Ruang kelas adalah satu-satunya tempat paling bebas di alam semesta, sebab di ruang kelas orang hanya bertumpuh pada kekuatan argumen, jadi apapun pikiran orang, dia harus bisa disajikan untuk di bantah, termasuk pikiran tentang surga. Di kampus ukuran pertama adalah anda intellectual, intellectual berarti “force of the better argument” hanya argumen yang bermutu yang boleh di ucapkan di kampus. Apa ciri argumen bermutu, argumen bermutu adalah argumen yang membuka diri untuk di kritik ulang, dengan cara itu ada dialetika ilmu pengetahuan.
Di kampus siapa pun boleh berpendapat, tapi mesti di tekankan bahwa anda  berpendapat artinya anda ingin terbuka untuk dipersoalkan, sebab argumen yang di edarkan di ruangan kampus adalah sesuatu yang sifatnya falibilis, falibilis artinya bisa di buktikan salah, kalau tidak bisa di buktikan salah di rawatlah itu di ruang ibadah masing-masing, supaya tidak ada problem dengan argumen.


Rocky Gerung, seorang dosen filsafat di Universitas Indonesia (UI) pernah mengatakan dalam sebuah diskusi bahwa ungkapan: “Hormatilah dosen mu seperti anda menghormati orang tua anda”, adalah suatu dasar tipuan sosiologis yang acap kali melanda para mahasiswa, Ayah Ibu dalam hirarki tidak bisa di ganti, dosen bisa di ganti, Presiden  bisa di ganti, tetapi model Ayah Ibu ini kemudian di pakai sebagai modal dasar, bahwa anda harus patuh pada dosen seperti anda patuh pada Ayah Ibu anda, dosen bisa di ganti, Ayah  Ibu tidak bisa  di ganti. Jadi problem ini sebetulnya dibuat seolah-olah itu kultural, jadi kita tidak bisa mengkritisi dosen misalnya karena dia adalah Ayah kita. Jadi dengan melekatkan konsepsi kultural Ayah Ibu sebagai otoritas pada dosen munculah dosen tiri.
Dosen yang tidak mengerti hal semacam ini cenderung punya pandangan negatif tersendiri terhadap mahasiswa tertentu yang tidak suka mencium tangan dosennya, hingga kadang dosen dengan segala kuasanya memberikan nilai yang tidak baik kepada mahasiswa. Padahal kita sangat tahu bahwa menghormati tidak harus dengan mencium tangan, sehingga dalam kelas mahasiswa di harapkan bisa menginterupsi sang dosen dengan tidak merasa bersalah.

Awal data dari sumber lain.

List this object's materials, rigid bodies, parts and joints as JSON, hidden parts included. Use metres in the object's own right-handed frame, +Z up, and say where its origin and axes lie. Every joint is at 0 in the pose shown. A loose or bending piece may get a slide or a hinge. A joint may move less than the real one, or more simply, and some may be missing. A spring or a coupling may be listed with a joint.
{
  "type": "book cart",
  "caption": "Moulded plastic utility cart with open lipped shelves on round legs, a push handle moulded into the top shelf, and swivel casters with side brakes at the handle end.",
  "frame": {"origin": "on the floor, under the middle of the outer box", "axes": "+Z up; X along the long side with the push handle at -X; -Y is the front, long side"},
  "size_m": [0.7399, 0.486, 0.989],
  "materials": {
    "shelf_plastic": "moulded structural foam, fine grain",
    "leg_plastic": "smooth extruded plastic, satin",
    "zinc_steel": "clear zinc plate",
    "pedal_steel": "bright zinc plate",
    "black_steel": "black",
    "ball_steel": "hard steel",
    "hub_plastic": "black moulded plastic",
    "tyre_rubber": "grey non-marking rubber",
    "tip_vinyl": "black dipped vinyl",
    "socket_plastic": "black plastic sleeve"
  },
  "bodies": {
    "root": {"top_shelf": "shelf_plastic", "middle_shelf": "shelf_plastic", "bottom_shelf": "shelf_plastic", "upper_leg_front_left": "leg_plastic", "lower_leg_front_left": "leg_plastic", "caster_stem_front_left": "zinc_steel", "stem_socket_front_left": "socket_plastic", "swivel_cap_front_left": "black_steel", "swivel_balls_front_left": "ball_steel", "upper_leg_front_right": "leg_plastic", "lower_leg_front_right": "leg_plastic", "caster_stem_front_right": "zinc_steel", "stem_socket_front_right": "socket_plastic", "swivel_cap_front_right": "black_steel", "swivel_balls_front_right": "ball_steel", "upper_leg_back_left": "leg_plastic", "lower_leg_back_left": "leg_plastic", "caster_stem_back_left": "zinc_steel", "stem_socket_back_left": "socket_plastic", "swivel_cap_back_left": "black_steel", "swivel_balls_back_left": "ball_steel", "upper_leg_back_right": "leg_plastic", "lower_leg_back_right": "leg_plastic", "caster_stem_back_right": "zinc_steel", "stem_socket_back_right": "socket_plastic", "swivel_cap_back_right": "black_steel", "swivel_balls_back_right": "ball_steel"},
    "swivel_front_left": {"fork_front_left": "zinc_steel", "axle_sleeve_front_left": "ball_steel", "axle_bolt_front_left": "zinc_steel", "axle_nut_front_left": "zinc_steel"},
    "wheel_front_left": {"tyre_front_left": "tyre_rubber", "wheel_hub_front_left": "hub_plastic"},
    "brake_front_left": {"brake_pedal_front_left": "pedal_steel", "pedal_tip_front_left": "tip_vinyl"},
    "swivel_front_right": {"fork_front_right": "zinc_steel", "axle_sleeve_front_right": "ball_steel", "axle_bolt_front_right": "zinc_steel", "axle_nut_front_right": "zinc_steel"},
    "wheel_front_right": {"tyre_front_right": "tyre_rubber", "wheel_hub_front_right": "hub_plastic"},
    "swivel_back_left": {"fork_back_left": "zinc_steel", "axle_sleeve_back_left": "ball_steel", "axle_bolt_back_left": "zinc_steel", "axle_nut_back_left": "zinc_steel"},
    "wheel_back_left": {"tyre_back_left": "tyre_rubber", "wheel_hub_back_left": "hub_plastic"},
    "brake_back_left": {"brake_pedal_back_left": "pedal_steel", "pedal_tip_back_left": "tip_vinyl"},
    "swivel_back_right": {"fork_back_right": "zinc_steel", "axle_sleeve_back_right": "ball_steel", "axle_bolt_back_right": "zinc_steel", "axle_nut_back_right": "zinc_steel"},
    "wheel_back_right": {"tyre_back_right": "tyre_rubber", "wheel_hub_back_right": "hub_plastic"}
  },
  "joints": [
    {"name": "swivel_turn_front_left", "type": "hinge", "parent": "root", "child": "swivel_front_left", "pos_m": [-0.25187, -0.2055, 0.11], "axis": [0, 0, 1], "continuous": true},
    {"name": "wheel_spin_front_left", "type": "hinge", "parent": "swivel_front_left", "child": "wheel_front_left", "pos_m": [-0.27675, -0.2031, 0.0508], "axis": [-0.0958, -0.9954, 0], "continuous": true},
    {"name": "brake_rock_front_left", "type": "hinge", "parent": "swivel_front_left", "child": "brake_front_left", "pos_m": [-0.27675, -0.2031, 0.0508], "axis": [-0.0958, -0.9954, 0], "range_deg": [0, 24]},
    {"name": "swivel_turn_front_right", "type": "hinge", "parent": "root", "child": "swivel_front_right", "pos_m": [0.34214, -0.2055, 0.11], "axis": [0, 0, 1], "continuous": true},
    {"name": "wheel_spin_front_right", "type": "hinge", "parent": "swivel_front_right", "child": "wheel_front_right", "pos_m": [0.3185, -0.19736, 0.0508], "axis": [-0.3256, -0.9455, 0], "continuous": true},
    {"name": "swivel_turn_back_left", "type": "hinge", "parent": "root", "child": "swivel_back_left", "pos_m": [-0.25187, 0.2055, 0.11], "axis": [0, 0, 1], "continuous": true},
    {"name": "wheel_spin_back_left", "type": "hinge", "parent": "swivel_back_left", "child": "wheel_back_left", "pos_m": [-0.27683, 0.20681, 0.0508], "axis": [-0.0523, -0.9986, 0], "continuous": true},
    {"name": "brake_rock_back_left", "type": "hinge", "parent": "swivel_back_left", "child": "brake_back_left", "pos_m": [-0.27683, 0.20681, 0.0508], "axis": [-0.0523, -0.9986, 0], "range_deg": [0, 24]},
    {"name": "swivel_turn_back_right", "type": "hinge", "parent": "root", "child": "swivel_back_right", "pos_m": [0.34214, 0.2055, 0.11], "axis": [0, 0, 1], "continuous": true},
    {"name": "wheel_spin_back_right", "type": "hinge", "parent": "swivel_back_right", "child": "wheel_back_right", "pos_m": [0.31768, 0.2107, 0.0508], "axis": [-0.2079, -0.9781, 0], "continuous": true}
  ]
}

Sopan santun menjadi kultural, bagi dosen yang keliru dalam menafsirkan sopan santun seringkali salah dalam menilai kondisi mahasiswa. Sehingga jika ada mahasiswa yang mengkritisi dosen di anggap sebagai sesuatu yang tidak sopan.

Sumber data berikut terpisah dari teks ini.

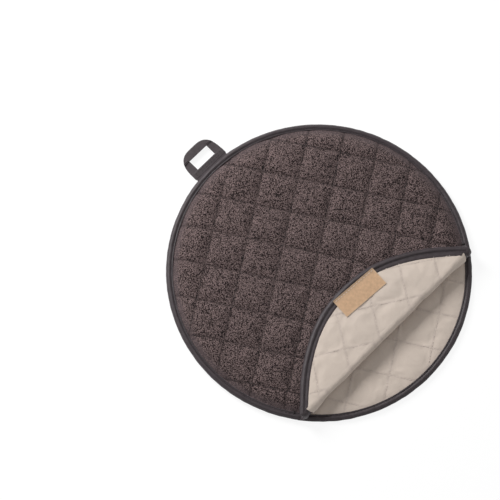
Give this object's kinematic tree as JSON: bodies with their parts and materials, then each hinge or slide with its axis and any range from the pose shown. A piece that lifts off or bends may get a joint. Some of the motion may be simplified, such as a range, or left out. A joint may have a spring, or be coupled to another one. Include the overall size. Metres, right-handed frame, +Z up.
{
  "type": "tortilla warmer",
  "caption": "Round quilted cloth warmer: two padded discs bound together at the rim, with a mouth, a fold-over flap, a hanging loop and a blank care tag.",
  "frame": {"origin": "centre of the disc on the flat of the underside, where the warmer rests", "axes": "+Z up through the layers, the mouth and its flap towards -Y, the hanging loop towards +Y"},
  "size_m": [0.305, 0.3332, 0.0215],
  "materials": {
    "terry": "napped cotton terry",
    "lining": "matt woven lining",
    "batting": "needled fibre batting",
    "tape": "woven binding tape with a slight sheen",
    "thread": "spun thread",
    "pale_thread": "spun thread",
    "tag": "plain woven label"
  },
  "bodies": {
    "pouch": {"bottom_terry": "terry", "bottom_batting": "batting", "bottom_lining": "lining", "bottom_quilting": "thread", "top_terry": "terry", "top_batting": "batting", "top_lining": "lining", "top_quilting": "thread", "rim_binding": "tape", "mouth_binding": "tape", "rim_stitches": "thread", "mouth_stitches": "thread", "corner_tacks": "thread"},
    "flap": {"flap_terry": "terry", "flap_batting": "batting", "flap_lining": "lining", "flap_quilting": "pale_thread", "flap_binding": "tape", "flap_stitches": "thread", "fold_cloth": "lining", "fold_binding": "tape", "care_tag": "tag", "tag_stitches": "pale_thread"},
    "loop": {"hanging_loop": "tape", "loop_stitches": "thread"}
  },
  "joints": [
    {"name": "flap_fold", "type": "hinge", "parent": "pouch", "child": "flap", "pos_m": [0, -0.091, 0.0138], "axis": [1, 0, 0], "range_deg": [0, 179], "deforming": ["fold_cloth", "fold_binding"]},
    {"name": "loop_turn", "type": "hinge", "parent": "pouch", "child": "loop", "pos_m": [0, 0.1537, 0.0042], "axis": [1, 0, 0], "range_deg": [-90, 90]}
  ]
}
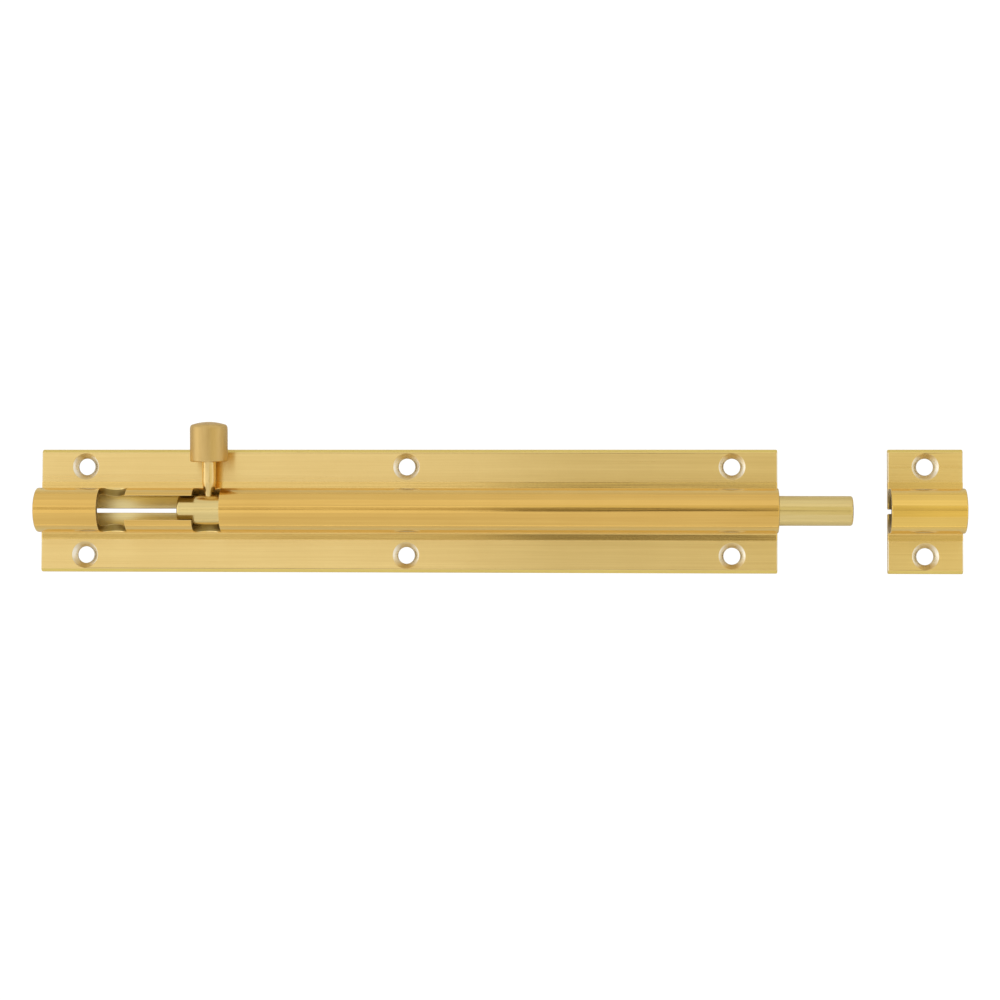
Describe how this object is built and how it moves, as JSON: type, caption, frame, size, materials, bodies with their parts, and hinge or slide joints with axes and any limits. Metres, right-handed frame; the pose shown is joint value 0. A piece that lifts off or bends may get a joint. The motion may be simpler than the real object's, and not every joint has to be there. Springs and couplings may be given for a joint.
{
  "type": "barrel bolt",
  "caption": "Straight barrel bolt: a flat plate with a raised tubular barrel, a round sliding bolt with a side knob that locks in cross notches, and a separate matching keep.",
  "frame": {"origin": "on the mounting plane, midway along the barrel and straight behind the axis of the bolt", "axes": "+X along the bolt from its tail to its nose and the keep, +Y across the plate to the side the knob lies on at rest, +Z out of the mounting plane"},
  "size_m": [0.187, 0.0303, 0.0099],
  "materials": {
    "brass_extrusion": "drawn and polished, with fine lines along its length",
    "brass_rod": "drawn bar, pale and semi-bright",
    "brass_knob": "turned, satin",
    "spring_steel": "bare spring steel"
  },
  "bodies": {
    "barrel": {"barrel_body": "brass_extrusion"},
    "slider": {"friction_ring": "spring_steel"},
    "bolt": {"bolt_rod": "brass_rod", "knob": "brass_knob"},
    "keep": {"keep": "brass_extrusion"}
  },
  "joints": [
    {"name": "bolt_slide", "type": "slide", "parent": "barrel", "child": "slider", "axis": [1, 0, 0], "range_m": [-0.0194, 0]},
    {"name": "bolt_turn", "type": "hinge", "parent": "slider", "child": "bolt", "pos_m": [0, 0, 0.0048], "axis": [1, 0, 0], "range_deg": [0, 171]},
    {"name": "keep_slide", "type": "slide", "parent": "barrel", "child": "keep", "axis": [1, 0, 0], "range_m": [-0.0195, 0]}
  ]
}
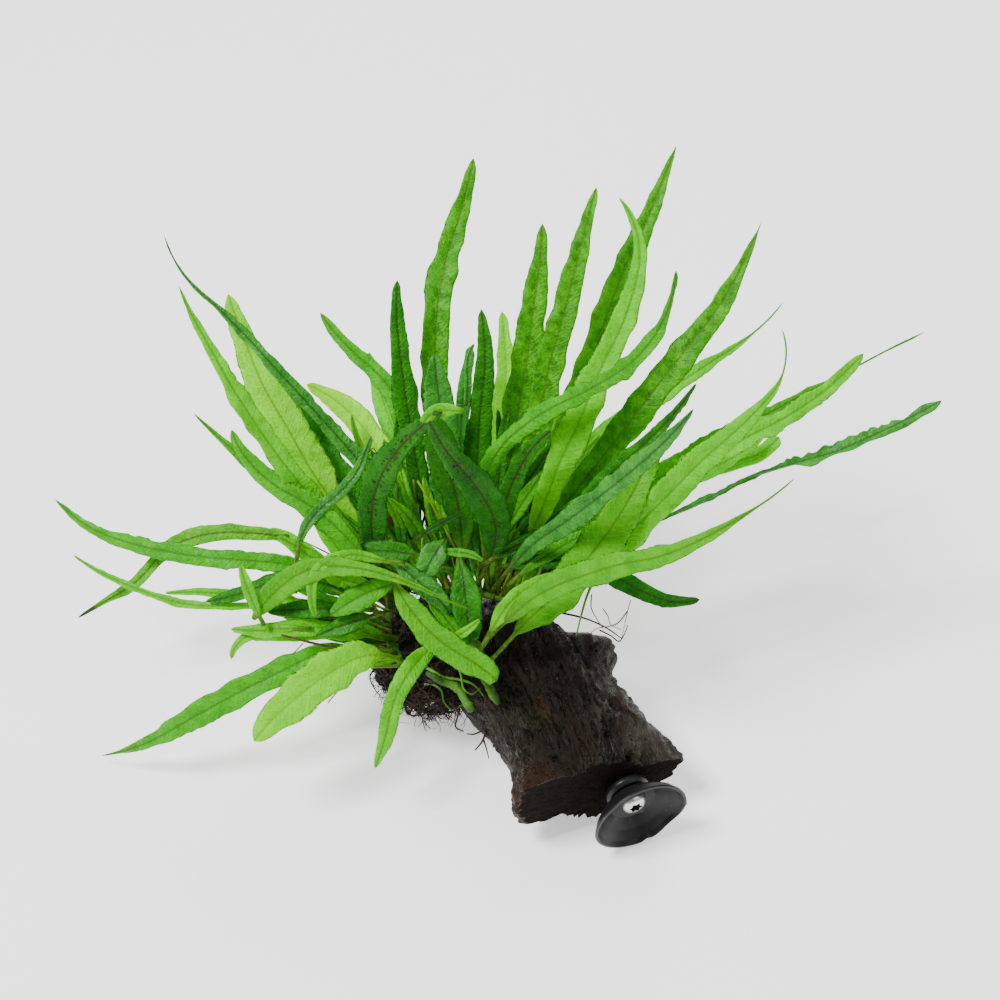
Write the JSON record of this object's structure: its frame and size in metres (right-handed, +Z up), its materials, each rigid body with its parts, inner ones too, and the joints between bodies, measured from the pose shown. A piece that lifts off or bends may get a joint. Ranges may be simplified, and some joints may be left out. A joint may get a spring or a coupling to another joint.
{
  "type": "java fern on driftwood",
  "caption": "Aquarium fern with a fan of narrow fronds rising from creeping rhizomes, rooted on a driftwood stump with a suction cup screwed to its sawn foot.",
  "frame": {"origin": "middle of the flat on the stump's underside, on the surface that the stump lies on", "axes": "+X along the fan's spread, towards the side of the sawn foot; +Z up; -Y towards the side that the sawn foot and its suction cup face"},
  "size_m": [0.3188, 0.204, 0.1878],
  "materials": {
    "wood": "satin",
    "rubber": "gloss",
    "screw_steel": "satin",
    "roots": "matte",
    "rhizome": "satin",
    "frond": "satin"
  },
  "bodies": {
    "root": {"driftwood": "wood", "suction_cup": "rubber", "screw": "screw_steel", "root_mat": "roots", "rhizome_back": "rhizome", "rhizome_middle": "rhizome", "rhizome_right": "rhizome", "rhizome_left": "rhizome", "rhizome_front": "rhizome", "rhizome_low": "rhizome", "frond_back_01": "frond", "frond_back_02": "frond", "frond_back_03": "frond", "frond_back_04": "frond", "frond_back_05": "frond", "frond_back_06": "frond", "frond_back_07": "frond", "frond_back_08": "frond", "frond_back_09": "frond", "frond_back_10": "frond", "frond_back_11": "frond", "frond_back_12": "frond", "frond_back_13": "frond", "frond_middle_01": "frond", "frond_middle_02": "frond", "frond_middle_03": "frond", "frond_middle_04": "frond", "frond_middle_05": "frond", "frond_middle_06": "frond", "frond_middle_07": "frond", "frond_middle_08": "frond", "frond_middle_09": "frond", "frond_middle_10": "frond", "frond_middle_11": "frond", "frond_middle_12": "frond", "frond_middle_13": "frond", "frond_right_01": "frond", "frond_right_02": "frond", "frond_right_03": "frond", "frond_right_04": "frond", "frond_right_05": "frond", "frond_right_06": "frond", "frond_left_01": "frond", "frond_left_02": "frond", "frond_left_03": "frond", "frond_left_04": "frond", "frond_left_05": "frond", "frond_left_06": "frond", "frond_left_07": "frond", "frond_left_08": "frond", "frond_left_09": "frond", "frond_left_10": "frond", "frond_front_01": "frond", "frond_front_02": "frond", "frond_front_03": "frond", "frond_front_04": "frond", "frond_front_05": "frond"}
  },
  "joints": []
}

 Rocky Gerung pernah mengatakan “Sopan santun terhadap hal-hal yang fundamental atas nama peradaban itu sama artinya dengan kita memberi kesempatan tumbuhnya kebiadapan”. Kadang kala sopan  santun menjadi penghambat tumbuhnya pluralisme, Sopan santun tidak lagi di pertengkarkan pada asal-usul kulturalnya. Adaptasi historisnya, yaitu perjumpaannya dengan sejarah tingkah laku peradaban.  di kampus, pluralisme tentang cara berfikir mesti di hidupkan, ada banyak persoalan dalam kampus termasuk cara berfikir yang acap kali justru menghadirkan anti toleransi, sehingga banyak dosen yang menilai mahasiswa hanya dengan sebelah mata.

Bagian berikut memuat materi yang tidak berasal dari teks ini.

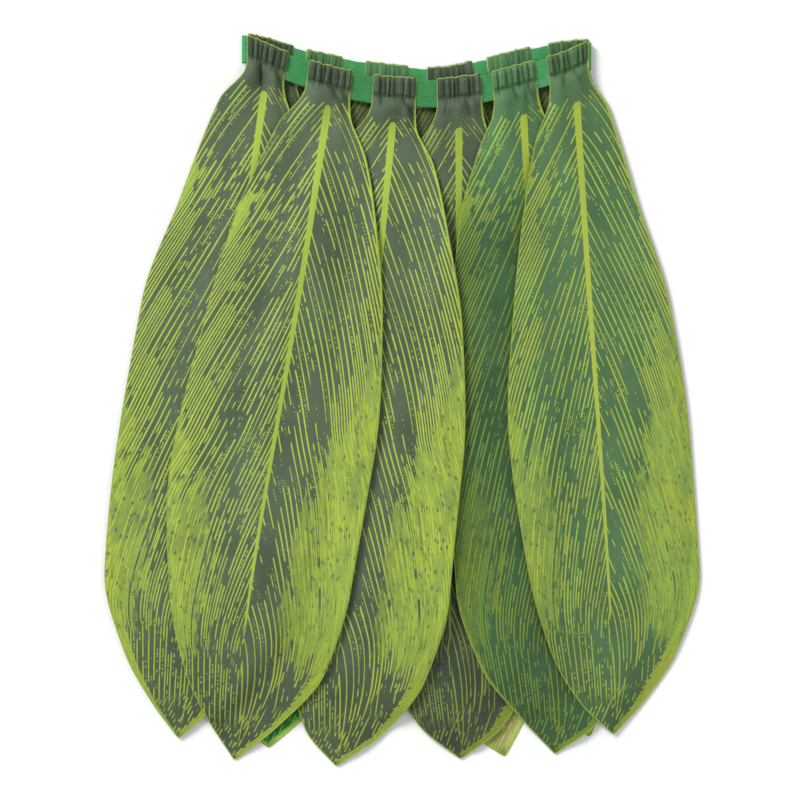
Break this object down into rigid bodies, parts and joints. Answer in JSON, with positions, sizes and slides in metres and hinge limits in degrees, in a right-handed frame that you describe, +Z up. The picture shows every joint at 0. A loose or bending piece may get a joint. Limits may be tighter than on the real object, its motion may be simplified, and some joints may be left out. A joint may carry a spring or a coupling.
{
  "type": "ti leaf skirt",
  "caption": "Costume skirt of long overlapping leaf-shaped cloth panels, each gathered over a ring of elastic waist tape, lying flat and face up.",
  "frame": {"origin": "centre of the bounding box in plan, on the surface that the skirt lies on", "axes": "+Y from the leaf tips to the waist, +Z up and out of the front face, +X to the right as the camera sees it"},
  "size_m": [0.4729, 0.5879, 0.0207],
  "materials": {
    "grey_green_leaf_cloth": "matt woven polyester printed with lime leaf veins on a grey-green ground",
    "green_leaf_cloth": "matt woven polyester printed with yellow-green leaf veins on a blue-green ground",
    "green_elastic": "soft knitted elastic tape, plain bright green"
  },
  "bodies": {
    "root": {"waist_elastic": "green_elastic", "leaf_back_1": "grey_green_leaf_cloth", "leaf_back_2": "grey_green_leaf_cloth", "leaf_back_3": "grey_green_leaf_cloth", "leaf_back_4": "grey_green_leaf_cloth", "leaf_back_5": "green_leaf_cloth", "leaf_back_6": "green_leaf_cloth", "leaf_front_1": "grey_green_leaf_cloth", "leaf_front_2": "grey_green_leaf_cloth", "leaf_front_3": "grey_green_leaf_cloth", "leaf_front_4": "grey_green_leaf_cloth", "leaf_front_5": "green_leaf_cloth", "leaf_front_6": "green_leaf_cloth"}
  },
  "joints": []
}
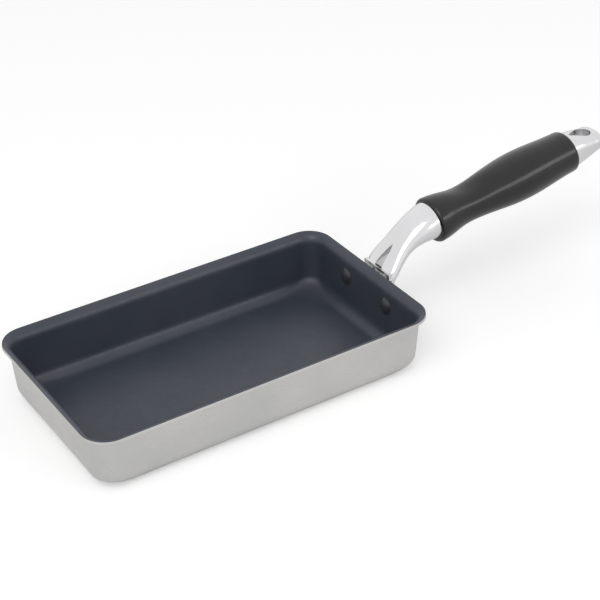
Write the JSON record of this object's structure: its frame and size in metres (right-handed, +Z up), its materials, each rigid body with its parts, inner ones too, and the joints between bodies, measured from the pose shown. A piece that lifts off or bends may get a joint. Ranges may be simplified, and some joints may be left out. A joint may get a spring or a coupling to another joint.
{
  "type": "tamagoyaki pan",
  "caption": "Rectangular rolled-omelette pan with a flared rim, non-stick lining, riveted cast neck and a moulded grip with a hanging cap.",
  "frame": {"origin": "centre of the flat base, on the surface that the pan stands on", "axes": "+X towards the handle, +Z up, +Y across the pan"},
  "size_m": [0.3257, 0.105, 0.0716],
  "materials": {
    "satin_steel": "satin",
    "nonstick": "satin",
    "coated_rivet": "satin",
    "polished_metal": "polished",
    "black_grip": "gloss",
    "rod_steel": "satin"
  },
  "bodies": {
    "root": {"pan_body": "satin_steel", "nonstick_lining": "nonstick", "rivets": "coated_rivet", "handle_bracket": "polished_metal", "grip": "black_grip", "tie_rod": "rod_steel", "lock_washer": "rod_steel", "tail_cap": "polished_metal"}
  },
  "joints": []
}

Kampus itu tempat orang menikmati masa muda, masa muda adalah masa di mana semua kemungkinan harus di perlihatkan sebagai milik bersama, hanya dengan cara itu kampus bisa tumbuh, kampus adalah tempat kemungkinan di olah dengan akal, bukan tempat keyakinan.
Soe Hok Gie, dalam bukunya Agus Santosa “Memoar Biru Gie” memberikan contoh kepada kita, dalam sebuah pelajaran di kelas, Gie pernah memaklumatkan kritik-kritik tajam dalam perdebatan soal sastra dengan gurunya. Ia menaklukan dan  membuat sang guru malu, dan Ngawur. Apa komentar Gie? “Yang tak tahan kritik boleh masuk keranjang sampah. Guru bukan dewa dan selalu benar. Dan murid bukan kerbau.”
Soe Hok Gie  memberikan contoh yang penulis kira  harus mesti bisa membantu mahasiswa agar berfikir lebih tajam untuk melihat hal-hal yang terjadi disekitar kita. Mahasiswa harus tumbuh lebih berkualitas, mahasiswa harus berfikir lebih tajam sehingga mampu merubah setiap hal yang mengganjal di dunia yang kotor tapi indah ini.